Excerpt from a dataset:
* BEGIN *

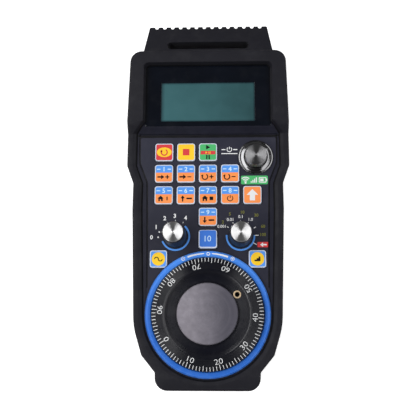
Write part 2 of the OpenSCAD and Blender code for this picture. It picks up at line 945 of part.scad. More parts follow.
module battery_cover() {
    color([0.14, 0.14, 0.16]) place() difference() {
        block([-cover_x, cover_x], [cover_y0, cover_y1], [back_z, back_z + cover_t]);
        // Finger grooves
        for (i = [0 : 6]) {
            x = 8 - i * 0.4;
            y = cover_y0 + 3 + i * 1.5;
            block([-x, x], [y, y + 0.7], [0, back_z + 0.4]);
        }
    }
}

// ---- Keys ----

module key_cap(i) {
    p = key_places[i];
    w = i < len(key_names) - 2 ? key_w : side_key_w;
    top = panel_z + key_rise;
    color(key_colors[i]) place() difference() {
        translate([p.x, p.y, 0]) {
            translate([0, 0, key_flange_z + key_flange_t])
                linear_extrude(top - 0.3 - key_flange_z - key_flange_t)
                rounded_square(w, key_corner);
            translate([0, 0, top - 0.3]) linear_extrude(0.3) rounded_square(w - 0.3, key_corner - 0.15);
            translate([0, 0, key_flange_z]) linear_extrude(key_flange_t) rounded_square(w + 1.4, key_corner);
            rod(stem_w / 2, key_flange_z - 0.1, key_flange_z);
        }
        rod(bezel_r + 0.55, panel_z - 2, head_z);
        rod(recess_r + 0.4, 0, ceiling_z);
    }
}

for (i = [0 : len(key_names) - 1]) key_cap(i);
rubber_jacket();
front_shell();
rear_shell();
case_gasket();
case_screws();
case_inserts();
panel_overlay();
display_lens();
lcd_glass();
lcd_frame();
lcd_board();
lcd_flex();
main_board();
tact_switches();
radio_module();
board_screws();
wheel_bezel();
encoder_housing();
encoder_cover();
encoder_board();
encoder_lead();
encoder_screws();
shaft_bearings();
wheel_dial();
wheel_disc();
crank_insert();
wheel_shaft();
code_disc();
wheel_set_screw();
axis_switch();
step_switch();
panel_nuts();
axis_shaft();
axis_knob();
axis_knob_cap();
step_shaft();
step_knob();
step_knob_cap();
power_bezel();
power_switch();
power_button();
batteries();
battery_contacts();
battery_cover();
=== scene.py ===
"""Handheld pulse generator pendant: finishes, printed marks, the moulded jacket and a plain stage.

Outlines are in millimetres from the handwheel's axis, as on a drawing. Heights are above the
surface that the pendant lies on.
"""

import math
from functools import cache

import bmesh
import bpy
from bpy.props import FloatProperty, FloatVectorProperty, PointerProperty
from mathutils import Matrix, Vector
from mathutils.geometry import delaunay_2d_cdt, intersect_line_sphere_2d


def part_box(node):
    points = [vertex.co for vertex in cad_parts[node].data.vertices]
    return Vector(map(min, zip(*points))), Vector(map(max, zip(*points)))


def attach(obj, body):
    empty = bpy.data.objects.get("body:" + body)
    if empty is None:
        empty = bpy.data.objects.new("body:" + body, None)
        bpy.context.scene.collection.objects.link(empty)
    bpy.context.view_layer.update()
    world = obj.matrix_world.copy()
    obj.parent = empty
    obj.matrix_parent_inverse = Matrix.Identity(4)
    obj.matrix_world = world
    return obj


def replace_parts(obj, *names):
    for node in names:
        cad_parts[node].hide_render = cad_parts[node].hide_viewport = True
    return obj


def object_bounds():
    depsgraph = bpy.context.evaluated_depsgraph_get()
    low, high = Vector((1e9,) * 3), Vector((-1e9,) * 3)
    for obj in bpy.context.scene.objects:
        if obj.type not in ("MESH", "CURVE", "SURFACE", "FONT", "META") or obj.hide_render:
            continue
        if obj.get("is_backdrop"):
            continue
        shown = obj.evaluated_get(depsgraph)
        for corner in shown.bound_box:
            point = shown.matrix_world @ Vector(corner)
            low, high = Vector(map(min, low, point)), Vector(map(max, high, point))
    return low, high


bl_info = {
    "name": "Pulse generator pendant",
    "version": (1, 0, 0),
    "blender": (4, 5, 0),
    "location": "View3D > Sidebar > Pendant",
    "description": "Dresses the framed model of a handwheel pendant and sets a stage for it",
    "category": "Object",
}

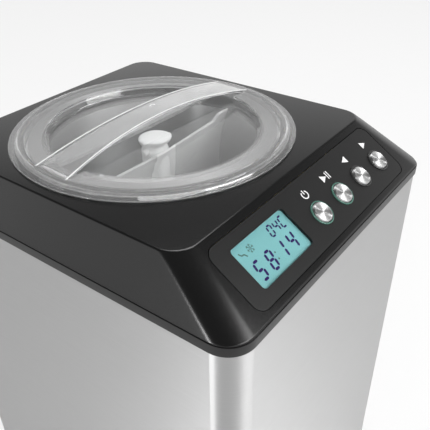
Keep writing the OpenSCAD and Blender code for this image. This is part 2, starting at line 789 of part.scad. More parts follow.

* END *

» What the task asks
Copy only this span: the line that contains "bpy.context.scene.collection.objects.link(empty)", the last line, and every line between them.

» Solution for this problem
        bpy.context.scene.collection.objects.link(empty)
    bpy.context.view_layer.update()
    world = obj.matrix_world.copy()
    obj.parent = empty
    obj.matrix_parent_inverse = Matrix.Identity(4)
    obj.matrix_world = world
    return obj


def replace_parts(obj, *names):
    for node in names:
        cad_parts[node].hide_render = cad_parts[node].hide_viewport = True
    return obj


def object_bounds():
    depsgraph = bpy.context.evaluated_depsgraph_get()
    low, high = Vector((1e9,) * 3), Vector((-1e9,) * 3)
    for obj in bpy.context.scene.objects:
        if obj.type not in ("MESH", "CURVE", "SURFACE", "FONT", "META") or obj.hide_render:
            continue
        if obj.get("is_backdrop"):
            continue
        shown = obj.evaluated_get(depsgraph)
        for corner in shown.bound_box:
            point = shown.matrix_world @ Vector(corner)
            low, high = Vector(map(min, low, point)), Vector(map(max, high, point))
    return low, high


bl_info = {
    "name": "Pulse generator pendant",
    "version": (1, 0, 0),
    "blender": (4, 5, 0),
    "location": "View3D > Sidebar > Pendant",
    "description": "Dresses the framed model of a handwheel pendant and sets a stage for it",
    "category": "Object",
}

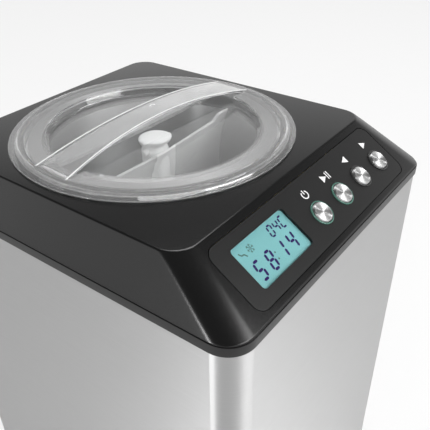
Keep writing the OpenSCAD and Blender code for this image. This is part 2, starting at line 789 of part.scad. More parts follow.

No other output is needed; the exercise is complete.